Directions for this task
In the listing that follows, count each line where the word "nodes" appears; write nothing but the count.

Collected data
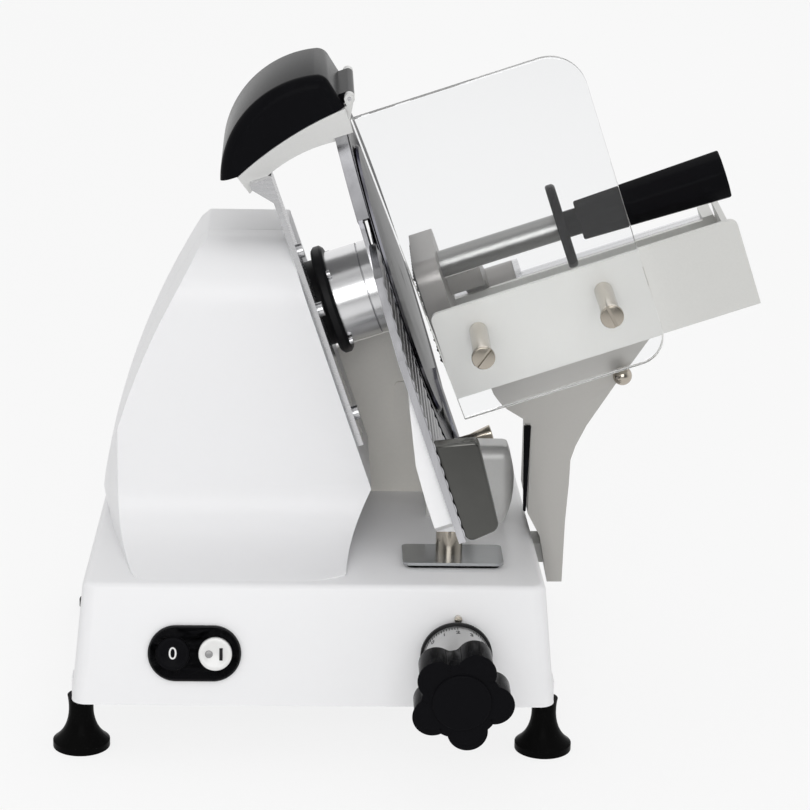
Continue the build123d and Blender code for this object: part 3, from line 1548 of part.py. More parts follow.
pieces = {
    "base_casting": make_base_casting(),
    "bottom_plate": make_bottom_plate(),
    "feet": make_feet(),
    "motor_tower": make_motor_tower(),
    "tower_rear_cover": make_tower_rear_cover(),
    "body_screws": make_body_screws(),
    "hub_flange": make_hub_flange(),
    "hub_housing": make_hub_housing(),
    "blade_bearings": make_blade_bearings(),
    "blade": make_blade(),
    "blade_shaft": make_blade_shaft(),
    "blade_screws": make_blade_screws(),
    "blade_pulley": make_blade_pulley(),
    "motor": make_motor(),
    "motor_mount": make_motor_mount(),
    "motor_pulley": make_motor_pulley(),
    "drive_belt": make_drive_belt(),
    "ring_guard": make_ring_guard(),
    "ring_pedestal": make_ring_pedestal(),
    "rear_web": make_rear_web(),
    "blade_cover": make_blade_cover(),
    "cover_knob": make_cover_knob(),
    "support_strut": make_support_strut(),
    "sharpener_bracket": make_sharpener_bracket(),
    "sharpener_body": make_sharpener_body(),
    "sharpener_stone_1": make_sharpener_stone(0),
    "sharpener_stone_2": make_sharpener_stone(1),
    "sharpener_cover": make_sharpener_cover(),
    "hinge_pin": make_hinge_pin(),
    "gauge_plate": make_gauge_plate(),
    "gauge_carrier": make_gauge_carrier(),
    "gauge_post": make_gauge_post(),
    "gauge_slider": make_gauge_slider(),
    "slot_cover": make_slot_cover(),
    "slot_gasket": make_slot_gasket(),
    "gauge_rod": make_gauge_rod(),
    "thickness_knob": make_thickness_knob(),
    "dial_drum": make_dial_drum(),
    "knob_shaft": make_knob_shaft(),
    "cam_disc": make_cam_disc(),
    "index_pin": make_index_pin(),
    "switch_bezel": make_switch_bezel(),
    "switch_box": make_switch_box(),
    "stop_button": make_button(stop_x),
    "start_button": make_button(start_x),
    "power_inlet": make_power_inlet(),
    "slide_rod": make_slide_rod(),
    "slide_block": make_slide_block(),
    "carriage_arm": make_carriage_arm(),
    "food_tray": make_food_tray(),
    "tray_guard": make_tray_guard(),
    "guard_spacers": make_guard_spacers(),
    "guard_screws": make_guard_screws(),
    "tray_lock": make_tray_lock(),
    "press_rail": make_press_rail(),
    "press_sleeve": make_press_sleeve(),
    "press_head": make_press_head(),
    "handle_rod": make_handle_rod(),
    "hand_shield": make_hand_shield(),
    "handle_grip": make_handle_grip(),
}


def solids_of(shape):
    return shape if isinstance(shape, list) else [shape]


boxes = [solid.bounding_box() for shape in pieces.values() for solid in solids_of(shape)]
middle_x = (min(b.min.X for b in boxes) + max(b.max.X for b in boxes)) / 2
middle_y = (min(b.min.Y for b in boxes) + max(b.max.Y for b in boxes)) / 2
middle_shift = Location((-middle_x, -middle_y, 0))

os.makedirs("parts", exist_ok=True)
for name, shape in pieces.items():
    moved = [solid.moved(middle_shift) for solid in solids_of(shape)]
    export_step(moved[0] if len(moved) == 1 else Compound(moved), f"parts/{name}.step")

print("the middle was at X", round(middle_x, 4), "and Y", round(middle_y, 4), "motor at w", round(motor_w, 4))
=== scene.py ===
# %% [markdown]
# # A meat slicer, dressed for its portrait
# The CAD frame holds every part in its true place. This lesson gives each part
# the finish of the real machine and adds what CAD leaves out: soft edges, the
# lobed knob, the ribs of the gauge, the teeth of the press, screw slots, dial
# numbers and signs.

# %% Load the frame
import json
import math

import bpy
from mathutils import Matrix, Vector


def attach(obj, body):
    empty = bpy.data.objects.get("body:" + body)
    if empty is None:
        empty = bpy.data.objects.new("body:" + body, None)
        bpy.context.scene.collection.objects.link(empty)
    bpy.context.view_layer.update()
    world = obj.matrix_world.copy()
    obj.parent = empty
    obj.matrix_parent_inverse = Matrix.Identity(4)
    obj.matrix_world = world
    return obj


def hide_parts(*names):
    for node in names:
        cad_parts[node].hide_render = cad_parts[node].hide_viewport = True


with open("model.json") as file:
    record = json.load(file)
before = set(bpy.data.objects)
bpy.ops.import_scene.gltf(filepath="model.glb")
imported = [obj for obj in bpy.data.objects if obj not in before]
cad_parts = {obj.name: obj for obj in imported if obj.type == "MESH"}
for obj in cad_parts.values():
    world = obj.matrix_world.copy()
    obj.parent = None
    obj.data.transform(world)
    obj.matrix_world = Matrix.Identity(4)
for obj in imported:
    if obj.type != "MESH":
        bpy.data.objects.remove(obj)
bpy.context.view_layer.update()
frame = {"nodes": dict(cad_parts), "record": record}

nodes = frame["nodes"]
print("frame loaded:", len(nodes), "nodes")

# %% [markdown]
# The machine is a tilted one. Its blade leans by 19 degrees, and the tray and
# the press lean with it. A point on them is easiest to give along the slope:
# u is square to the blade, w runs up along the blade, and y is depth. Both kinds
# of point are counted from the middle of the base's front edge, on the table.
# The frame's own middle lies to the right of that point and behind it, by
# middle_x and middle_y in metres.

# %% Slanted coordinates
mm = 0.001
lean = math.radians(19.0)
along_u = Vector((math.cos(lean), 0, math.sin(lean)))
along_w = Vector((-math.sin(lean), 0, math.cos(lean)))
along_y = Vector((0, 1, 0))
middle_x, middle_y = 0.0561683, 0.11025


def place(x, y, z):
    """A point given in millimetres from the front of the base."""
    return Vector((x * mm - middle_x, y * mm - middle_y, z * mm))


def tilted(u, y, w):
    """A point given in millimetres along the slope."""
    point = along_u * u + along_y * y + along_w * w
    return place(point.x, point.y, point.z)


print("front of the base at", round(-middle_x, 4), round(-middle_y, 4))

# %% [markdown]
# The camera comes before the pieces, because it decides which edges show. The
# photograph is taken from a little above and almost square to the front. A long
# lens keeps the slopes parallel, as a catalogue photographer would.

# %% Camera
view_height, view_turn, view_roll = math.radians(18.5), math.radians(2.2), math.radians(1.3)
focal_pixels, frame_pixels, sensor = 3000.0, 810.0, 36.0
camera_place = place(-13.8, -1815.0, 856.9)
ahead = Vector((math.sin(view_turn) * math.cos(view_height), math.cos(view_turn) * math.cos(view_height),
                -math.sin(view_height)))
level_right = Vector((math.cos(view_turn), -math.sin(view_turn), 0))
level_down = ahead.cross(level_right)
camera_right = level_right * math.cos(view_roll) - level_down * math.sin(view_roll)
camera_up = camera_right.cross(ahead)
camera_data = bpy.data.cameras.new("camera")
camera_data.lens = focal_pixels / frame_pixels * sensor
camera_data.sensor_width = sensor
camera = bpy.data.objects.new("camera", camera_data)
bpy.context.scene.collection.objects.link(camera)
axes = Matrix((camera_right, camera_up, -ahead)).transposed()
camera.matrix_world = Matrix.Translation(camera_place) @ axes.to_4x4()
bpy.context.scene.camera = camera
print("camera at", [round(v, 3) for v in camera_place])

# %% [markdown]
# Every finish here is made of a few nodes: a colour, a noise that varies the
# roughness, and a fine bump. Object coordinates keep each pattern on its piece.

# %% Helper for finishes
materials = {}
coat_roughness, noise_detail, relief_depth = 0.04, 4, 0.0003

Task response
4